Kelly Akashi, August 4-6, 2020. © Kelly Akashi. Courtesy of the artist, François Ghebaly, and Eli Klein Gallery.

This sentiment can be felt in the artworks on display. Akashi’s August 4-6 (2020) is from a series in which the artist casts the remnants of a paraffin candle burned to mark a recent tragedy. Akashi has created bronze sculptures in memory of George Floyd and to mourn the deaths in the 2021 Atlanta spa shootings. August 4-6 specifically references the 2020 explosion in Beirut. Meanwhile, Maia Ruth Lee’s abstract paintings from her “Language of Grief” series suggests that the gravity of certain losses cannot be expressed through words alone.

Trương will be exhibiting a series of photographs appropriated from archival film footage shot by American and Australian soldiers in Vietnam in the late 1960s and early ’70s. Trương focuses on the video stills in which the soldiers momentarily fixed their lens on women on the street, and extracts the women from the frame of voyeurism. The 2017 works feel especially relevant today as women of Asian descent continue to experience a hypervisible and racialized gaze. “For a lot of Asian American people, we don’t have control over how much our body is seen, or by whom it is consumed,” huang remarked.

These circumstances feel inescapable, even in death and mourning. Lee’s memorial outside her home was vandalized on more than one occasion, and Asian American femmes have experienced stalking while visiting the site.
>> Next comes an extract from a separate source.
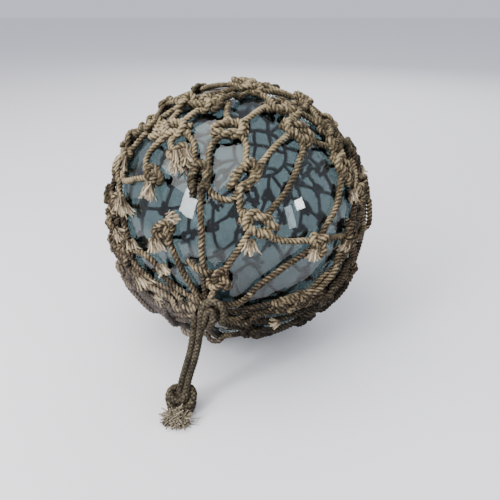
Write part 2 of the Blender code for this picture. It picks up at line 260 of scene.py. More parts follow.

In the hopes of creating a safe space to grieve, the exhibition at Eli Klein Gallery will include an altar for Lee that most of the exhibiting artists have chosen to contribute to.

Among the offerings are a prayer bell and seashells from Maia Ruth Lee that she’s collected over the years; and mugwort incense and cherry blossoms from huang. These will be catalogued as a collective tribute to Lee, and visitors are encouraged to engage with the altar and leave their own contributions, mourn, or pay their respects. “As I navigate this grief, I’ve been learning that this is lifelong,” huang said. “A space of mourning doesn’t necessarily have to be a space of pain.”